• **Goal**: Among the entries below, one stretch runs from the line that contains "Reconstruct the object" through the line that contains "it rests on.". Repeat that stretch exactly, ends included, and only that.

START Input material

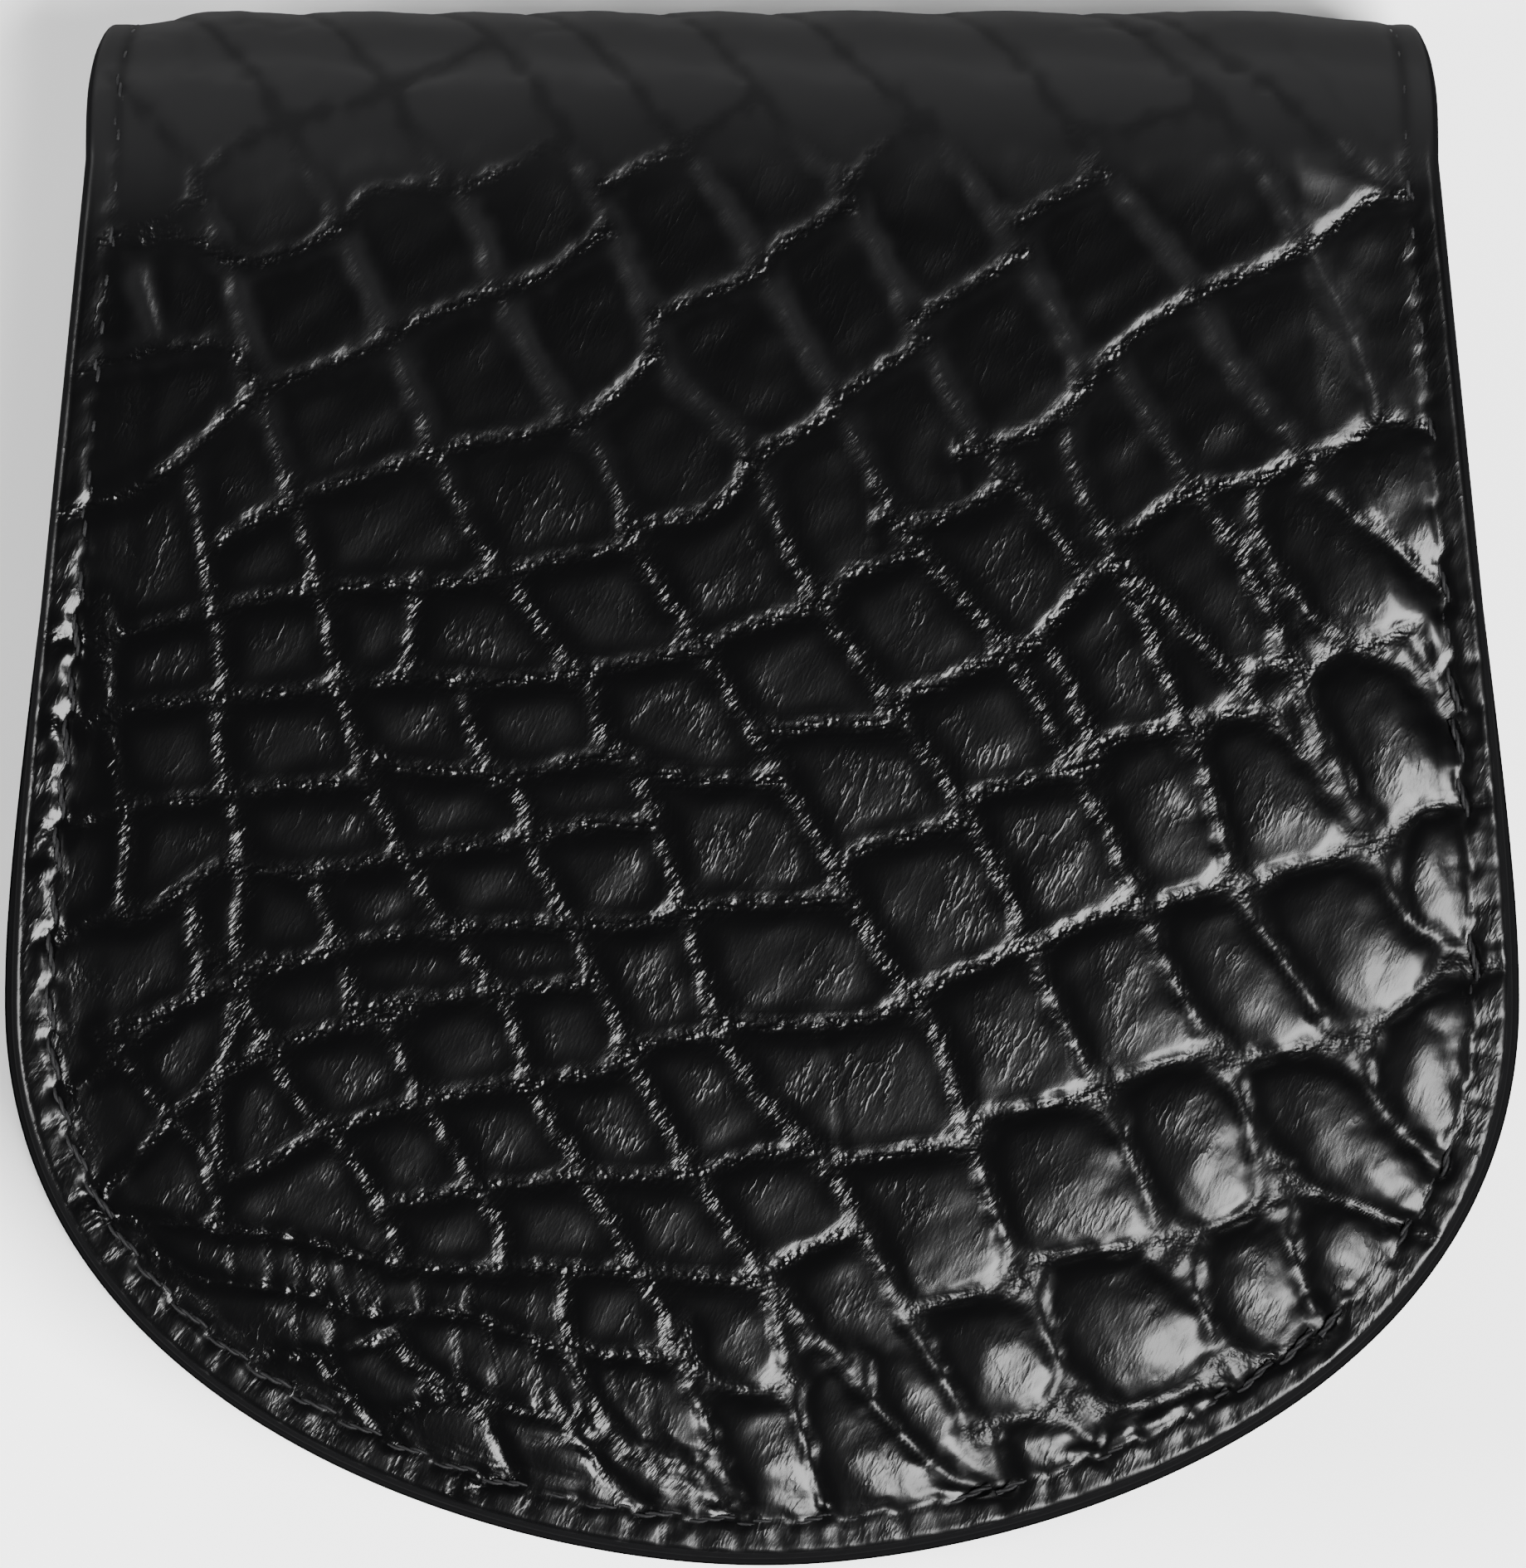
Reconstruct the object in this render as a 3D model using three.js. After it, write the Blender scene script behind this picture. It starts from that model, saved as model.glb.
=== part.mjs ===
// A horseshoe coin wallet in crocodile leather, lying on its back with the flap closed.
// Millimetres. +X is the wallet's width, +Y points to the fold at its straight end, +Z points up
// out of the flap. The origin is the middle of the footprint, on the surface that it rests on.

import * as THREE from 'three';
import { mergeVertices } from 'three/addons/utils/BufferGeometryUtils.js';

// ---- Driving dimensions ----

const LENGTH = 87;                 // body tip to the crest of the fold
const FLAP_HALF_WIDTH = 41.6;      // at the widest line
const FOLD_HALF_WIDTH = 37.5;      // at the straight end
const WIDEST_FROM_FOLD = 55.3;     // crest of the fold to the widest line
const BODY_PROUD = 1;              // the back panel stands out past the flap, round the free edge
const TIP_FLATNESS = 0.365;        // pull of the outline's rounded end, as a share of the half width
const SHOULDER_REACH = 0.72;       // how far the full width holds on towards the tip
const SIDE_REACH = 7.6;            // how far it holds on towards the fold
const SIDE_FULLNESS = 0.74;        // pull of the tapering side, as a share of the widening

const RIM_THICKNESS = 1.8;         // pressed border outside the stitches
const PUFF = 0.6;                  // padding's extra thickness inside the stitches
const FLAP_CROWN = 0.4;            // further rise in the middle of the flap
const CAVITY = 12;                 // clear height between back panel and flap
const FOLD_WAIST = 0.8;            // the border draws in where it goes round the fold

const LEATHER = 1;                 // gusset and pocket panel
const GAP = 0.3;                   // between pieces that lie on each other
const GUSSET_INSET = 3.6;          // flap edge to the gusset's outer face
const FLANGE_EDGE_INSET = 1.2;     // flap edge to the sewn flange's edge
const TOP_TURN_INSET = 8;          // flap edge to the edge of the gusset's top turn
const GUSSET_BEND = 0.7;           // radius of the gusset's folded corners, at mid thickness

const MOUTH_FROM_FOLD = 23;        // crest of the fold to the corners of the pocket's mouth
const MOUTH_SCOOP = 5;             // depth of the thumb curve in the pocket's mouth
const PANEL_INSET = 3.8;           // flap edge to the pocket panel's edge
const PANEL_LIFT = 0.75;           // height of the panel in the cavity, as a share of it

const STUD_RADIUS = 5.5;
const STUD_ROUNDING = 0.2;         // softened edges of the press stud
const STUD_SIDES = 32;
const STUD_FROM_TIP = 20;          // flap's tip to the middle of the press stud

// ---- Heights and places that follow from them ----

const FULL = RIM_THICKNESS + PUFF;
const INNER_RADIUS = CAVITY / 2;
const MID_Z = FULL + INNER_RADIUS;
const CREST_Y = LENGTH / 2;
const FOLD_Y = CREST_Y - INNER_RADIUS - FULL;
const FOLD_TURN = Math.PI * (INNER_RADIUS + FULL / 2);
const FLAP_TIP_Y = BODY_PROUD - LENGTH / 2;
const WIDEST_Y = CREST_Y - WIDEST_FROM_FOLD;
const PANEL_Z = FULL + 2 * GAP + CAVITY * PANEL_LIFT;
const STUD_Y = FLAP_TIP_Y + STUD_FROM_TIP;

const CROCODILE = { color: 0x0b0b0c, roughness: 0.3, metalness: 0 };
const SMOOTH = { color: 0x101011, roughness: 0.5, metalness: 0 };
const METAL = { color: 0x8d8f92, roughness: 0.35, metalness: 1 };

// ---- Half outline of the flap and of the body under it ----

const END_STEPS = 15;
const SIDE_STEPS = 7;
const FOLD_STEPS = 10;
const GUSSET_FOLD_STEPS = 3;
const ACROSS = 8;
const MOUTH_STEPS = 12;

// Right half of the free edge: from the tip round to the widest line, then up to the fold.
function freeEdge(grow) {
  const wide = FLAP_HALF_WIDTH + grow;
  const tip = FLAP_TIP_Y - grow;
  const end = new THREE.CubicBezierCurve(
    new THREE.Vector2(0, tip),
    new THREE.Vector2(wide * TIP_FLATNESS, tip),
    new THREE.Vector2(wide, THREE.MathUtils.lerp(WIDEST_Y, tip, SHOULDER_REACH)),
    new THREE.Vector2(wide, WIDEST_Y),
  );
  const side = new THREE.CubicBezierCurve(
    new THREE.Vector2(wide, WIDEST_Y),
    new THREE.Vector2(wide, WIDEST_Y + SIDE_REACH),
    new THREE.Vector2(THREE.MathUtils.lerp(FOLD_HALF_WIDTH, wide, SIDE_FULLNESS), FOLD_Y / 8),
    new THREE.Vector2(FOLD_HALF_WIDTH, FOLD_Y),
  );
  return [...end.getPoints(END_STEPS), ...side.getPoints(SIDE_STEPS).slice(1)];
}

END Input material
START Input material

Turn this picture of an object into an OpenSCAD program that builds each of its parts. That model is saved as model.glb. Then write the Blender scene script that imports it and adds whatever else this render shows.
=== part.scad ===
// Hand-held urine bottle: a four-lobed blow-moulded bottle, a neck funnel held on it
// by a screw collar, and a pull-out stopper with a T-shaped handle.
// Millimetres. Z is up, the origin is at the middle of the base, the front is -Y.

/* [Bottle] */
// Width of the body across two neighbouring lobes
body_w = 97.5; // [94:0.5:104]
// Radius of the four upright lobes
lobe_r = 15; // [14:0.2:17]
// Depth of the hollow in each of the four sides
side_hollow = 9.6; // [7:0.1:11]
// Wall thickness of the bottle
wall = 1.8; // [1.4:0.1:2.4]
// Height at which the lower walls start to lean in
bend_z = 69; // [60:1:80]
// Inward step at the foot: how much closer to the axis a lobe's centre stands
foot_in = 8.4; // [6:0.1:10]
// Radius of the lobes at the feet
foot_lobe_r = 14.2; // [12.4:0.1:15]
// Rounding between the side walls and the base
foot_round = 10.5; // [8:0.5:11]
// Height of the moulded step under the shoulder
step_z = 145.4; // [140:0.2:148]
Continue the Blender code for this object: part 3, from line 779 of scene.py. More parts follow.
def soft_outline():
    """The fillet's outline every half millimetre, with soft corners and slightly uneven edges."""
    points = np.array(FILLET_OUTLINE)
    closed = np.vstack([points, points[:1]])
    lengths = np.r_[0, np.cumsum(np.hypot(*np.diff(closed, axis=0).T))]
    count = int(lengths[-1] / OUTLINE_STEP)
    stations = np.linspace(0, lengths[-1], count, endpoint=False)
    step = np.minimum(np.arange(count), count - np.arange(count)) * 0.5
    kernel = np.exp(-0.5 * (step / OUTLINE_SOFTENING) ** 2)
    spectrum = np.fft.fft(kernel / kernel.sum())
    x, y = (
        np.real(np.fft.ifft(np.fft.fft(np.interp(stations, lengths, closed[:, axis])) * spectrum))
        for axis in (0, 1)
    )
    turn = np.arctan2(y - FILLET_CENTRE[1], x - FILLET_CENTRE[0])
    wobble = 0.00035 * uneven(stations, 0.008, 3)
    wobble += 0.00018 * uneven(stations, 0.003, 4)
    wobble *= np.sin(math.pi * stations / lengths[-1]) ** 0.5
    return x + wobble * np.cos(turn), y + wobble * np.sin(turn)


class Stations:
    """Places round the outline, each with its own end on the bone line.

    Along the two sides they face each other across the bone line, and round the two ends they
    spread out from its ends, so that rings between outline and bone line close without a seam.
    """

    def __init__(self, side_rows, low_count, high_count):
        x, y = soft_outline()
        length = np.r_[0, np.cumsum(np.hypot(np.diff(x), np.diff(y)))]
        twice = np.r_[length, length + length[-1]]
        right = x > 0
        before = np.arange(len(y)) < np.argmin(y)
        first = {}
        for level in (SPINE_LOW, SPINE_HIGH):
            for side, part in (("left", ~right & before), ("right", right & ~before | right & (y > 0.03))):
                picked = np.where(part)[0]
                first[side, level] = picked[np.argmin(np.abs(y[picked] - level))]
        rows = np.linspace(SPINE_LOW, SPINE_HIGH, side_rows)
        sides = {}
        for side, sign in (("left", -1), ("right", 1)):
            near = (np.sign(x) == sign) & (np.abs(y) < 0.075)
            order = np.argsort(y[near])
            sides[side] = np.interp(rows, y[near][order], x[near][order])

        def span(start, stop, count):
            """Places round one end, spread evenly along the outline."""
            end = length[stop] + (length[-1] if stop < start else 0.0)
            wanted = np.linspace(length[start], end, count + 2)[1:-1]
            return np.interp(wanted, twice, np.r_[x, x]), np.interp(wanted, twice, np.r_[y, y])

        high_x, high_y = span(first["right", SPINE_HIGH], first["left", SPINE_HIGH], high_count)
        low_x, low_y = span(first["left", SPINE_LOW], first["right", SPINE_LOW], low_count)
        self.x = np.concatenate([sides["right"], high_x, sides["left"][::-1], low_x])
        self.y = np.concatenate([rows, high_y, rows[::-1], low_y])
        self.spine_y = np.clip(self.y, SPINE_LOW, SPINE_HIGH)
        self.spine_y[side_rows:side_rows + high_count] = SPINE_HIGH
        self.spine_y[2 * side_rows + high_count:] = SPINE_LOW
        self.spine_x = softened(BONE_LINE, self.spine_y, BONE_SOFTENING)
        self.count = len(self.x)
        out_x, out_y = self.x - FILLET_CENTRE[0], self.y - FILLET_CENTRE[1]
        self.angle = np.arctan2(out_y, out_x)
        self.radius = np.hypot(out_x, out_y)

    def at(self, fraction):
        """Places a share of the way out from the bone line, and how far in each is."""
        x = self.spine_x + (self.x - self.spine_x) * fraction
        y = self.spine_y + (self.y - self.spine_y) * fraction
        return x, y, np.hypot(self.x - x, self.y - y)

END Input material
START Input material

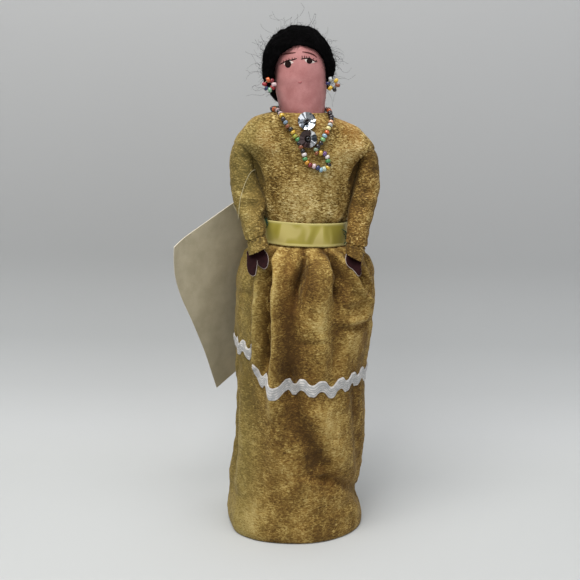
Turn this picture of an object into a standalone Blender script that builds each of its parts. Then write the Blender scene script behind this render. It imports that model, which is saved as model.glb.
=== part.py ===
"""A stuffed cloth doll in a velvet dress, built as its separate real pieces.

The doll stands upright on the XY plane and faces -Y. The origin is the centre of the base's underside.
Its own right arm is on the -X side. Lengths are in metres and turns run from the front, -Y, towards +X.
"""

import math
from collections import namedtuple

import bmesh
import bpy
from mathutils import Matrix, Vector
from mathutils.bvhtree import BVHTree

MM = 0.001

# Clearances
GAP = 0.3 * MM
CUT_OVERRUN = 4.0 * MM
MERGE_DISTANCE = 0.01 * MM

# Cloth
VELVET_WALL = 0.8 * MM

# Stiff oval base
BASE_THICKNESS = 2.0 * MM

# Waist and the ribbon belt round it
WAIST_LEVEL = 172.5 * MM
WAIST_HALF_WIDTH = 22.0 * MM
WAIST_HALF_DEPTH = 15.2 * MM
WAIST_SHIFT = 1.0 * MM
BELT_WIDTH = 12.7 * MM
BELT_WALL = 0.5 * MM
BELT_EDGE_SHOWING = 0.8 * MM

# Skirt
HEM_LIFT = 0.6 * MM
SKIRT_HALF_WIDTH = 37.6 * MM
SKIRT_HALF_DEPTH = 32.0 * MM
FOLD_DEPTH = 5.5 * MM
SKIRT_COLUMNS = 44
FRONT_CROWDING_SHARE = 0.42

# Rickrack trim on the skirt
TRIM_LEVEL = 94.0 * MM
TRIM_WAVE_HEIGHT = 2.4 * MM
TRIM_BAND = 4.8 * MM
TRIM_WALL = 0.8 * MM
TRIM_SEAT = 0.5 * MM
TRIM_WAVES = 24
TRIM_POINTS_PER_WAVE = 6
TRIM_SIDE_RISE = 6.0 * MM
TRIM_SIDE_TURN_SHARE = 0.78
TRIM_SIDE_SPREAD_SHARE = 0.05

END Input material

• **Finished answer**:
Reconstruct the object in this render as a 3D model using three.js. After it, write the Blender scene script behind this picture. It starts from that model, saved as model.glb.
=== part.mjs ===
// A horseshoe coin wallet in crocodile leather, lying on its back with the flap closed.
// Millimetres. +X is the wallet's width, +Y points to the fold at its straight end, +Z points up
// out of the flap. The origin is the middle of the footprint, on the surface that it rests on.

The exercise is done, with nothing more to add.